Naheliegend ist die GAL in dieser Frage nicht unser Hauptgegner. Sie von der CDU, die die Bildungsstrukturpolitik rückwärts gewandt zu einer Klientelpolitik betreiben, führen Ganztagsgymnasien auf dem Rücken der anderen Schulen ein und lassen sie von den gegliederten Schulen und den Gesamtschulen finanzieren.
Sie führen eine Schulzeitverkürzung ohne Zuwachs von Lehrerstellen ein und lassen sie aus dem Bestand finanzieren, nämlich aus den HR- und den anderen Schulen. Sie wollen die Hauptschule hübsch machen, auf die neun Zehntel aller Eltern ihre Kinder nicht mehr schicken, weil sie schlussendlich eine Sackgassenschule ist.
Jetzt wollen Sie auch noch die Grundschule durch Reihenintelligenzuntersuchungen sortieren. Mit einem IQ von über 120 oder 130 darf man sich dann absetzen. Sie zitieren eine obskure amerikanische Untersuchung, anstatt sich auf die Fachleute zu verlassen, deren Rat Sie offensichtlich gar nicht hören wollen. Ich könnte diese Liste noch fortsetzen, zum Beispiel mit Äußerungen von Herrn Peiner im "Hamburger Abendblatt" über die Qualität von Schulen, die eher eine Qualität des Aussagenden beinhalten.
Dass Sie sich bei Ihren Bemühungen immer wieder auf die PISA-Untersuchungen beziehen, ehrt Sie nicht. Es macht nur immer wieder deutlich, wie wenig Sie diese Untersuchung gelesen oder vielleicht auch nur verstanden haben.
Schulen mit gewollter Leistungsheterogenität in ihren Lerngruppen sind nun mal Erfolgsmodelle. Die Konservativen in den Vergleichsländern der OECD-Studie kämen nicht auf die Idee, diese – Sie nennen es abfällig Einheitsschule – wieder zurückzunehmen. Sie haben ja international gar keine Kontakte zu Ihren schwarzen Kollegen, die würden diese Schulen nicht wieder abschaffen und Sie wollen sie nicht einführen.
Wohlhabende können sich ohne Berücksichtigung des IQ ihrer Kinder den Weg in ein besseres Abschlussfeld "erkaufen"; das haben die Untersuchungen sehr deutlich gemacht.
Noch zu meinen Lebzeiten wird es die Sortierentscheidung nach Klasse 4 nicht mehr geben, da bin ich ganz sicher.
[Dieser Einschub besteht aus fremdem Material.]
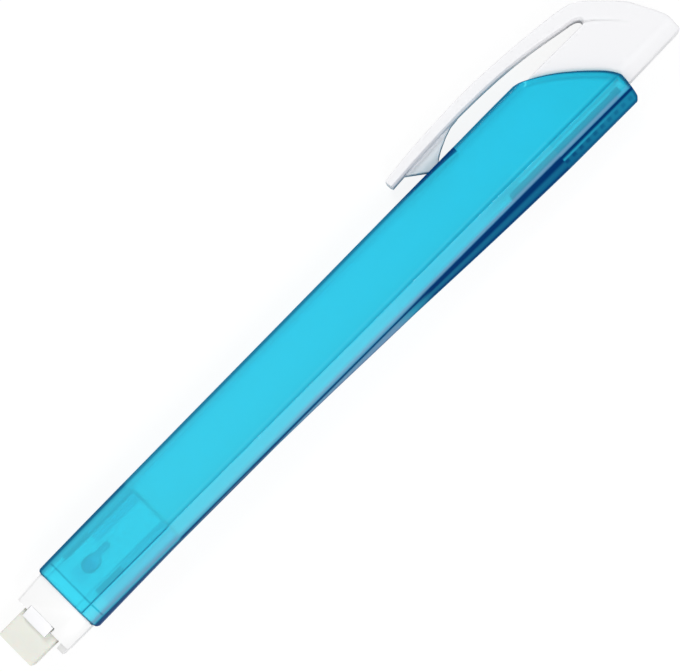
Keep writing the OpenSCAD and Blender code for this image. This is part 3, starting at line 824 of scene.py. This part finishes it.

Die Sozialdemokraten betreiben eine Schulentwicklung in eine Richtung, auch wenn es mir ganz persönlich in dieser Frage nicht immer zügig genug vorangeht. Die Präambel unseres Schulgesetzes, in der letzten Legislaturperiode eingebracht, fasst das in einem Satz zusammen, den ich hier zitieren möchte. Er heißt:
"Schule ist deshalb dem Ziel der Chancengleichheit verpflichtet. Dazu gehören die bestmögliche Unterstützung und größtmögliche Integration aller Schülerinnen und Schüler sowie die Förderung der individuellen Leistung.
Schule muss alle Kinder und Jugendlichen so gut wie möglich fördern. Der Bildungsweg soll so lange wie möglich offen gehalten werden und das Hamburger Schulwesen in Richtung auf ein integriertes System fortentwickelt werden."
Aber wir warten nicht auf den Bigbang. Heute schlagen wir vor, zum Beispiel das Sitzenbleiben als einen Schritt in diese Richtung abzuschaffen.
Investieren Sie die Wiederholungskosten für Schüler lieber in gezielte Förderungen. Geben Sie die Hauptschulen als Restschulen auf und wandeln Sie die Haupt- und Realschulen in integrierte Systeme um.
Stärken Sie die integrative Regelklasse und bauen Sie sie aus, anstatt sie zu zerschlagen, wie es Ihre große alte Dame der Bildungspolitik, Frau Knipper, ja auch wollte, bevor sie der Hartleibigkeit Ihrer Fraktion zum Opfer fiel.
(Beifall bei der SPD und vereinzelt bei der GAL – Wolfgang Drews CDU: Das ist doch Legenden- bildung!)